Der spanische EU-Abgeordnete Esteban Gonzalez Pons bezeichnete die Affäre nur als Spitze des Eisbergs. In der digitalen Welt würde nicht genug auf Sicherheit geachtet, sagte Pons im Parlament. Wenn immer mehr Lügen in Sozialen Medien verbreitet werden, könne das die Demokratie aushöhlen. Auswirkungen könne es damit auch auf die nächsten Wahlen geben - das müsse verhindert werden.
Sorge vor Politpropaganda
Die Alarmglocken schrillen also: Nur ein Jahr bleibt der EU noch bis zur Europawahl, um ein wirksames Werkzeug gegen die Verbreitung von Falschmeldungen und Politpropaganda zu finden. Das zersplitterte Wahlsystem in den Mitgliedsländern erschwert die Ausgangslage. „Ein wirksames Vorgehen ist nur möglich, wenn die EU und nationale Obrigkeiten an einem Strang ziehen“, zitierte die Zeitung „Politico“ die tschechische Abgeordnete Dita Charanzova. „Ich glaube nicht, dass die Wahlbehörden gut vorbereitet sind.“
Am Mittwoch und Donnerstag treffen sich die Verantwortlichen auf EU-Ebene, um die derzeitige Lage zu erörtern. Kommissarin Jourova sagte, Mitgliedsländer sollen dabei ihre Erfahrungen im Kampf gegen Desinformation schildern. Zwar stehen auch andere Themen auf der Agenda, etwa die Beteiligung von Wählern mit Beeinträchtigungen und von Minderheiten oder die Briefwahl. Doch der Fokus wird auf Social-Media-Kommunikation und die damit verbundenen Gefahren gesetzt.
Im Osten ging es bergab
Brüssel selbst sind dabei die Hände weitgehend gebunden. Punkto Wahlrecht, räumte Jourova an, seien die Befugnisse der EU sehr bescheiden. Also müsse das Problembewusstsein in den einzelnen Mitgliedsstaaten gestärkt werden, diese sollten einander unterstützen, effektive Mittel im Kampf gegen Betrug und illegale Datensammlung zu entwickeln. Öffentlich-rechtlichen Medien müssten ausreichend Mittel für die Aufrechterhaltung von qualitativer Berichterstattung zur Verfügung gestellt werden.
„Die Mediensituation etwa in osteuropäischen Ländern hat sich verschlechtert“, sagte Christophe Deloire, Chef der Organisation Reporter ohne Grenzen. „Wir rufen unsere demokratischen Mitgliedsländer dazu, die Rolle des Journalismus zu verteidigen und zu stärken.“ Im Kampf gegen „Fake News“ würden Qualitätsmedien eine entscheidende Rolle spielen.

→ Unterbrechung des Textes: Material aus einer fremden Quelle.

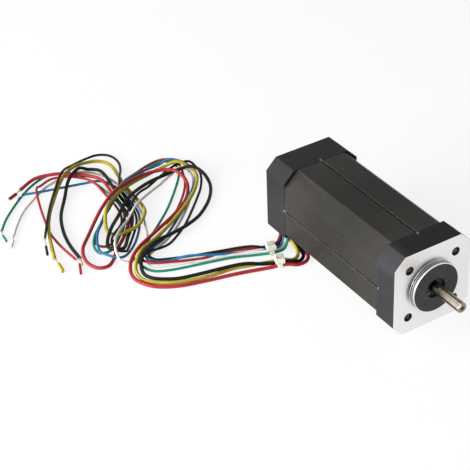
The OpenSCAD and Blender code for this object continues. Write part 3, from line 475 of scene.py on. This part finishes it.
def stack_coat():
    """Coated laminations: sheet lines, a coat paler toward both ends, a seam groove darkened as painted
    shade, and its edges on each side lighter as wear and as a painted highlight.
    """
    n = Net("stack_finish", Specular_IOR_Level=0.07)
    fine, broad = n.noise(0.5, detail=3), n.noise(BROAD_GRAIN, detail=4)
    x, off = n.axis(0), off_seam(n)
    # Painted shade in the seam groove; its edges are lighter as wear and as a painted highlight.
    groove = n.below(off, SEAM_HALF - 0.03, soft=0.04)
    wear_and_glint = n.times(n.above(off, SEAM_HALF - 0.05, soft=0.03), n.below(off, SEAM_HALF + 0.17, soft=0.08))
    ends = n.size(n.calc("ADD", x, -PALER_ENDS_MIDDLE * MM))
    ends = n.span(ends, (PALER_ENDS_FROM * MM, PALER_ENDS_FULL * MM), (0, 0.7))
    colour = n.mix(n.span(fine, (0.42, 0.75)), linear("#1f1e1c"), linear("#32302c"))
    colour = n.tint(n.times(ends, n.spread(broad, (0.4, 1))), colour, "#373431")
    colour = n.tint(n.times(wear_and_glint, n.span(fine, (0.35, 0.6), (0.1, 0.5))), colour, "#6f6b65")
    # Painted shade darkens the groove, and a painted sheen lightens flat angles.
    colour = painted_sheen(n, n.tint(groove, colour, "#0a0a0a"))
    relief = n.bump(fine, depth=0.02, strength=FLECK_STRENGTH)
    relief = n.bump(n.rings(x, SHEET_PITCH), depth=0.004, strength=0.5, normal=relief)
    return n.wear(Base_Color=colour, Roughness=n.spread(broad, (0.3, 0.45)), Normal=relief)


# Turned face: pitch of the fine lines; painted dark reflection rings by the pilot, where they lie and how
# far apart, mm
TURN_PITCH, THREAD_PITCH = 0.22, 0.8
MARK_UP, MARK_LEFT = 0.7, 0.71
MARK_FROM, MARK_TO, MARK_PITCH = 9.9, 14.2, 1.05
THREAD_TOP = -0.95


def painted_reflection_rings(n, x, r):
    """Painted reflection: dark rings round the pilot's wall and root, deepest toward its upper left."""
    aside = n.calc("SUBTRACT", n.times(n.axis(2), MARK_UP), n.times(n.axis(1), MARK_LEFT))
    aside = n.span(n.calc("DIVIDE", aside, r), (0.5, 0.88), (0.05, 1))
    along = n.calc("SUBTRACT", r, x)
    zone = n.times(n.above(along, MARK_FROM, soft=0.2), n.below(along, MARK_TO, soft=0.5))
    return n.times(aside, zone, n.span(n.rings(along, MARK_PITCH), (0.2, 0.7)))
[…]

„Verhaltenskodex“ für Onlineunternehmen
Die EU-Kommission vertraut auf verstärkte eigene Bemühungen der großen Onlineunternehmen. Gemeinsam mit Internetplattformen und Medien soll bis Juli ein Verhaltenskodex erarbeitet werden, wie die Behörde am Donnerstag mitteilte. Ziel soll sein, Desinformation einzudämmen und den Zugang zu vertrauenswürdigen Informationen zu erleichtern. Qualitätsmedien und Faktenprüfer sollen gestärkt werden.
Die Behörde entschied sich nach eigenen Angaben gegen gesetzliche Maßnahmen, weil das dringende Problem einer raschen Lösung bedürfe und ein Gesetzgebungsverfahren zu lange dauern würde. Der bis Juli geplante Kodex und die Selbstregulierung der Branche sollen schon bis Oktober „messbare Wirkung“ bringen. Bleibe der Erfolg aus, seien gesetzgeberische Maßnahmen gegen „einige Plattformen“ möglich.
Unterstützung naht dennoch: Am 25. Mai tritt in der EU das neue Datenschutzgesetz in Kraft. Dieses sieht strenge Regeln für die Verarbeitung personenbezogener Daten vor, bei Missachtung drohen hohe Strafen. Zumindest in dieser Hinsicht sieht sich Brüssel als Vorreiterin: „Demokratische Staaten auf der ganzen Welt nehmen die Datenschutzgrundverordnung jetzt als Inspiration“, sagte Jourova.